To keep your skin safe from sunburn, early signs of aging, and skin cancer, the American Academy of Dermatology recommends using sunscreen that’s SPF 30 or higher, water resistant, and protective against both UVA and UVB rays, which you’ll often see noted as “broad-spectrum” protection. SPF 30 should block 97 percent of the sun’s UVB rays, while higher SPF products block slightly more UVB rays. While no sunscreen blocks all of the sun’s rays, you definitely won’t find anywhere close to this level of protection with coconut oil.

“It is important to apply one ounce (two tablespoons) 30 minutes before going outside, and reapply it every two hours or immediately after swimming or sweating, regardless of the SPF,” Cook-Bolden says.

Jaliman says not using enough sunscreen to cover your skin and failing to reapply sunscreen are the two biggest sunscreen mistakes she sees people make. The American Academy of Dermatology suggests a variety of different sunscreen products to protect your skin. For example, they recommend sunscreen creams for your face and other areas with dry skin, sunscreen gels for hairy areas, and sunscreen sticks for using around your eyes.

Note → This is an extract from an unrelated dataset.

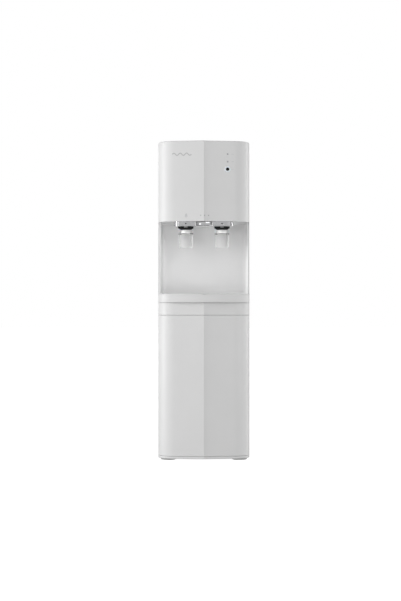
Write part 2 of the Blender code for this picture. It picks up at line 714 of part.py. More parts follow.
# ---- filters --------------------------------------------------------------------------------------
def make_filters():
    socket, neck = 0.0188, 0.0180
    manifold = box("filter_manifold", (-0.132, -0.138, 0.4563), (0.132, -0.072, 0.5147), liner_grey())
    add_bevel(manifold, 0.004)
    cut(manifold, *[rod(f"filter_socket_{i}", (x, FILTER_Y, 0.440), socket, 0.0355, liner_grey())
                    for i, x in enumerate(FILTER_X)])
    profile = [(0, 0.150), (0.026, 0.150), (0.031, 0.156), (0.031, 0.430), (0.026, 0.444), (neck, 0.447),
               (neck, 0.4750), (0, 0.4750)]
    for name, x in zip(("filter_sediment", "filter_carbon", "filter_membrane"), FILTER_X):
        cartridge = turned(name, profile, (x, FILTER_Y, 0), liner_grey(), steps=20)
        low, high = (x - 0.020, FILTER_Y - 0.003, 0.138), (x + 0.020, FILTER_Y + 0.003, 0.1505)
        grip = box(f"{name}_grip", low, high, liner_grey())
        join(cartridge, grip)
        hinge_origin(cartridge, (x, FILTER_Y, 0.150))


# ---- water and power at the back --------------------------------------------------------------------
def make_fitting(name, at):
    """A push-in tube fitting: nose with a bore, flange against the rear cover, barrel inside."""
    profile = [(0, 0.012), (0.0040, 0.012), (0.0040, 0), (0.0070, 0), (0.0070, 0.0085), (0.0110, 0.0085),
               (0.0110, 0.0117), (0.0078, 0.0117), (0.0078, 0.030), (0, 0.030)]
    turned(name, profile, (at[0], 0.1740, at[1]), liner_grey(), axis="Y", steps=16)


def make_rear_services():
    make_fitting("water_inlet_fitting", WATER_AT)
    make_fitting("drain_fitting", DRAIN_AT)
    x, z = INLET_AT
    inlet = box("power_inlet", (x - 0.0155, 0.142, z - 0.0115), (x + 0.0155, 0.1645, z + 0.0115),
                black_plastic())
    recess = box("inlet_recess", (x - 0.0120, 0.150, z - 0.0080), (x + 0.0120, 0.170, z + 0.0080),
                 black_plastic())
    cut(inlet, recess)

    pivot_y, tilt = 0.1570, radians(8)
    face = ((0.0085, 0.0095), (0.0065, 0.0), (0.0085, -0.0095), (-0.0060, -0.0060), (-0.0060, 0.0060))
    outline = [(pivot_y + a * cos(tilt) - b * sin(tilt), SWITCH_Z + a * sin(tilt) + b * cos(tilt))
               for a, b in face]
    for name, at in zip(("hot_switch", "cold_switch"), SWITCH_X):
        rocker = side_prism(name, outline, at - 0.0055, at + 0.0055, black_plastic())
        hinge_origin(rocker, (at, pivot_y, SWITCH_Z))


def make_feed():
    """Solenoid feed valve low at the back, and the tube that climbs from it to the cold tank's lid."""
    x, y, top = 0.135, 0.1435, 0.3000
    body = box("feed_valve", (0.094, 0.130, 0.270), (0.148, 0.1594, top), liner_grey())
    join(body, rod("feed_coil", (0.110, y, 0.290), 0.0125, 0.045, black_plastic()))
    start = top + GAP
    lid_top = 1.0320 + 0.0063 + GAP
    points = [Vector(p) for p in (
        (x, y, start), (x, y, 0.50), (x, y, 0.75), (x, y, 0.95), (0.131, 0.139, 1.03), (0.105, 0.110, 1.068),
        (0.070, 0.076, 1.072), (0.053, 0.060, 1.060), (0.050, 0.055, lid_top + 0.008), (0.050, 0.055, lid_top),
    )]
    tube("supply_tube", smooth_route(points, 4), 0.0032, milky_plastic(), resolution=1)


def make_control_board():
    board = box("control_board", (-0.135, 0.1500, 0.280), (-0.035, 0.1516, 0.420), circuit_board())
    parts = [box("transformer", (-0.125, 0.118, 0.295), (-0.085, 0.1505, 0.330), circuit_board()),
             box("relay", (-0.070, 0.132, 0.300), (-0.045, 0.1505, 0.318), circuit_board()),
             rod("capacitor", (-0.060, 0.1505, 0.375), 0.010, 0.022, circuit_board(), axis="Y")]
    posts = [rod(f"post_{i}", (x, 0.1595, z), 0.003, 0.009, circuit_board(), axis="Y", steps=8)
             for i, (x, z) in enumerate(((-0.128, 0.287), (-0.042, 0.287), (-0.128, 0.413), (-0.042, 0.413)))]
    join(board, *parts, *posts)


def build():
    for old in list(bpy.data.objects):
        bpy.data.objects.remove(old, do_unlink=True)
    make_base()
    make_side_panels()
    make_front_covers()
    make_top_cover()
    make_rear_cover()
    make_niche()
    make_shelves()
    make_drip_tray()
    make_console()
    make_tap("hot", -TAP_X)
    make_tap("cold", TAP_X)
    make_lights()
    make_cold_tank()
    make_hot_tank()
    make_cooling()
    make_filters()
    make_rear_services()
    make_feed()
    make_control_board()


build()
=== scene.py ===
"""Looks for the floor-standing water dispenser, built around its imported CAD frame.

Metres, +Z up, front towards -Y, in the frame's own coordinates. Fine meshes stand for the visible CAD
nodes; the rest keep their CAD shape with softened edges. Every finish is procedural.
"""

import json
from math import atan, atan2, cos, exp, pi, radians, sin, sqrt, tan

import bmesh
import bpy
from mathutils import Matrix, Vector


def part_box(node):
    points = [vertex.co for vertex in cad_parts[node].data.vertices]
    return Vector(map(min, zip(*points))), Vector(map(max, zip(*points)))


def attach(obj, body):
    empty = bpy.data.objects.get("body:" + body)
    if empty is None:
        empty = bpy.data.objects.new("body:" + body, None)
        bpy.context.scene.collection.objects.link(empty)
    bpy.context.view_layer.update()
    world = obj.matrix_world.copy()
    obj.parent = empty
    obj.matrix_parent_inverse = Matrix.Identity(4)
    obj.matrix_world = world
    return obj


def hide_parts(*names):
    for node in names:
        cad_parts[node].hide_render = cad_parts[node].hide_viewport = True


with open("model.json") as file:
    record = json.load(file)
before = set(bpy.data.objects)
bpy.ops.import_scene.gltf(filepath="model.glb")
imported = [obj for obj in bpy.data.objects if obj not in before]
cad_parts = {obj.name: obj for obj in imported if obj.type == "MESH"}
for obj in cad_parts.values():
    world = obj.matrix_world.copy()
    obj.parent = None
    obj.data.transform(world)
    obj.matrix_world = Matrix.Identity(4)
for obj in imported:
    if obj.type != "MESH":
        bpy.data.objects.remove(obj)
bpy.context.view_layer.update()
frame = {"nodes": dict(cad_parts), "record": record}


# ---- driving dimensions, read from the frame where it has them ----
def low(node):
    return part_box(node)[0]


def high(node):
    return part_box(node)[1]


def middle(node):
    return (low(node) + high(node)) / 2


HALF = high("side_panel_right").x
HEIGHT = high("top_cover").z
WALL = 0.0030
SEAM = 0.0010
GAP = 0.0003
CREST_Y = low("lower_front_cover").y
LEDGE_FRONT = low("drip_tray").y
FACET = tan(radians(6.5))      # how fast each half of the front falls back
CORNER_ACROSS, CORNER_ALONG = 0.066, 0.050     # half axes of the upright front corners
SIDE_FRONT_Y = -0.110
PANEL_REAR_Y = high("side_panel_right").y
REAR_RADIUS = 0.012
FOOT_HEIGHT = low("base_plate").z
BASE_TOP = high("base_plate").z
LOWER_TOP = high("lower_front_cover").z
STRIP_TOP = high("front_strip").z
LEDGE_TOP = high("drip_tray").z
CEILING = low("upper_front_cover").z
SIDE_TOP = high("side_panel_right").z
NICHE_HALF_FRONT, NICHE_HALF_BACK = 0.152, 0.147
TAP_X, TAP_Y = 0.0625, -0.125
PIVOT_Z = 0.798
CONSOLE_BOTTOM = low("tap_console").z
CONSOLE_HALF = high("chrome_trim_right").x
CONSOLE_FRONT = low("chrome_trim_right").y


# ---- shader nodes ----
def feed(tree, socket, value):
    """Sets a socket to a plain value, or links it to another node's output."""
    if isinstance(value, bpy.types.NodeSocket):
        tree.links.new(value, socket)
    else:
        socket.default_value = value


def add_node(tree, kind, output, inputs=None, **settings):
    """One output of a new node; its inputs are fed by name or by number."""
    node = tree.nodes.new("ShaderNode" + kind)
    for setting, value in settings.items():
        setattr(node, setting, value)
    for socket, value in (inputs or {}).items():
        feed(tree, node.inputs[socket], value)
    return node.outputs[output]


def span(tree, source, low_in, high_in, low_out, high_out):
    """The source, carried from one range to another."""
    return add_node(tree, "MapRange", "Result", {"Value": source, "From Min": low_in, "From Max": high_in,
                                                 "To Min": low_out, "To Max": high_out})


def maths(tree, operation, first, second):
    return add_node(tree, "Math", "Value", {0: first, 1: second}, operation=operation)


FINISHES = {}      # every material, by name


class Finish:
    """A material: one Principled shader fed by procedural textures."""

    def __init__(self, name, roughness, metallic=0.0, **sockets):
        FINISHES[name] = bpy.data.materials.new(name)
        FINISHES[name].use_nodes = True
        self.tree = FINISHES[name].node_tree
        self.inputs = self.tree.nodes["Principled BSDF"].inputs
        for socket, value in {"roughness": roughness, "metallic": metallic, **sockets}.items():
            self.feed(socket.replace("_", " ").title().replace("Ior", "IOR"), value)
        self.place = add_node(self.tree, "TexCoord", "Object")

    def feed(self, socket, value):
        feed(self.tree, self.inputs[socket], value)

    def stretched(self, scale):
        """The object's coordinates, scaled by a different amount along each axis."""
        return add_node(self.tree, "Mapping", "Vector", {"Scale": scale, "Vector": self.place})

    def noise(self, scale, detail=3.0, place=None, distortion=0.0):
        inputs = {"Vector": place or self.place, "Scale": scale, "Detail": detail, "Distortion": distortion}
        return add_node(self.tree, "TexNoise", "Fac", inputs)

    def cells(self, scale, feature="F1", output="Distance"):
        inputs = {"Vector": self.place, "Scale": scale}
        return add_node(self.tree, "TexVoronoi", output, inputs, feature=feature)

    def colour(self, source, *stops):
        """Base colour from a ramp of (position, colour) stops."""
        ramp = self.tree.nodes.new("ShaderNodeValToRGB")
        elements = ramp.color_ramp.elements
        while len(elements) < len(stops):
            elements.new(0.5)
        for element, (position, colour) in zip(elements, stops):
            element.position = position
            element.color = (*colour, 1.0)
        feed(self.tree, ramp.inputs["Fac"], source)
        self.feed("Base Color", ramp.outputs["Color"])

    def rough(self, source, smooth, dull):
        self.feed("Roughness", span(self.tree, source, 0.3, 0.7, smooth, dull))

    def bump(self, source, height, strength=1.0):
        inputs = {"Distance": height, "Strength": strength, "Height": source}
        self.feed("Normal", add_node(self.tree, "Bump", "Normal", inputs))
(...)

Keep in mind that sunscreen alone can’t fully protect your skin—you’ll also need to practice other sun safe behaviors, like staying in the shade when the sun is at its strongest, wearing a hat and light layers to cover your skin, and avoiding tanning.

The Takeaway

There is no healthy way to tan, but subbing in coconut oil for SPF makes sun exposure even more dangerous. Coconut oil is not an effective sunscreen, and you should stay far away from any online tutorials that suggest DIY sunscreen recipes (whether they call for coconut oil or not). Even if you don’t plan to be directly exposed to the sun, you should wear an SPF of at least 30 every single day, and reapply every two hours. Failing to do so can cause premature aging, hyperpigmentation, and skin cancer—the most common form of cancer in the U.S. The only safe way to use coconut oil as it relates to sun exposure is to use a sunscreen that contains coconut oil, or to use coconut oil as a moisturizer after being exposed to the sun.